10. How do Good-Til-Cancelled (GTC) and Day orders differ in real-life trading?
A GTC (Good-Til-Cancelled) order remains active until it's filled or you cancel it. A Day order is valid only for the current trading day; if not filled, it automatically expires. GTC orders are suitable for long-term strategies, while Day orders are for shorter-term trades.
11. When might using only market orders be a risk in low liquidity stocks?
Using only market orders for low liquidity stocks (stocks with few buyers and sellers) can be risky. The lack of trading volume may result in slippage, where you get a less favorable price than expected due to a wider bid-ask spread. Limit orders provide better price control in such scenarios.
12. What is a Fill-or-Kill (FOK) order and when should you use it over market/limit orders?

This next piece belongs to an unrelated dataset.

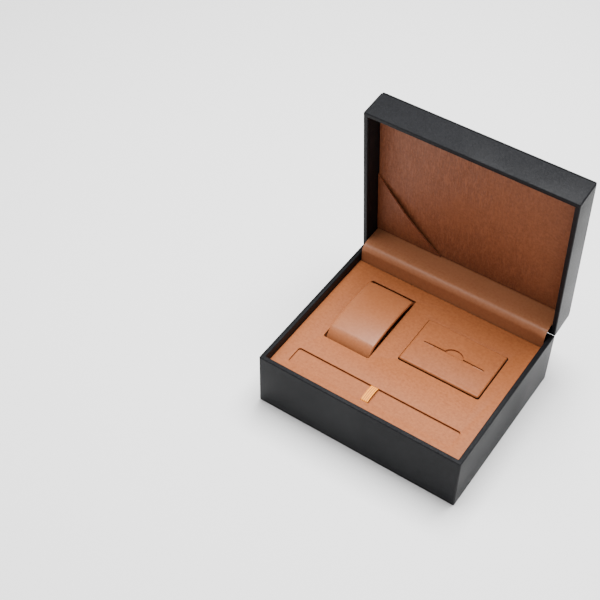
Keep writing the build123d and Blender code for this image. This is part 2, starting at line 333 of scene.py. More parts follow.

A Fill-or-Kill (FOK) order is an advanced order type that either executes completely or is immediately cancelled if it cannot be filled in its entirety. Use a FOK order when you need immediate and complete execution, prioritizing total fill over partial execution. It's rarely used by beginners.
13. Why are limit orders sometimes preferred during market volatility?
Limit orders are preferred during market volatility because they provide more control over execution prices. They help avoid potentially unfavorable prices resulting from rapid price swings during periods of uncertainty. Market orders can be disadvantageous in such situations due to slippage.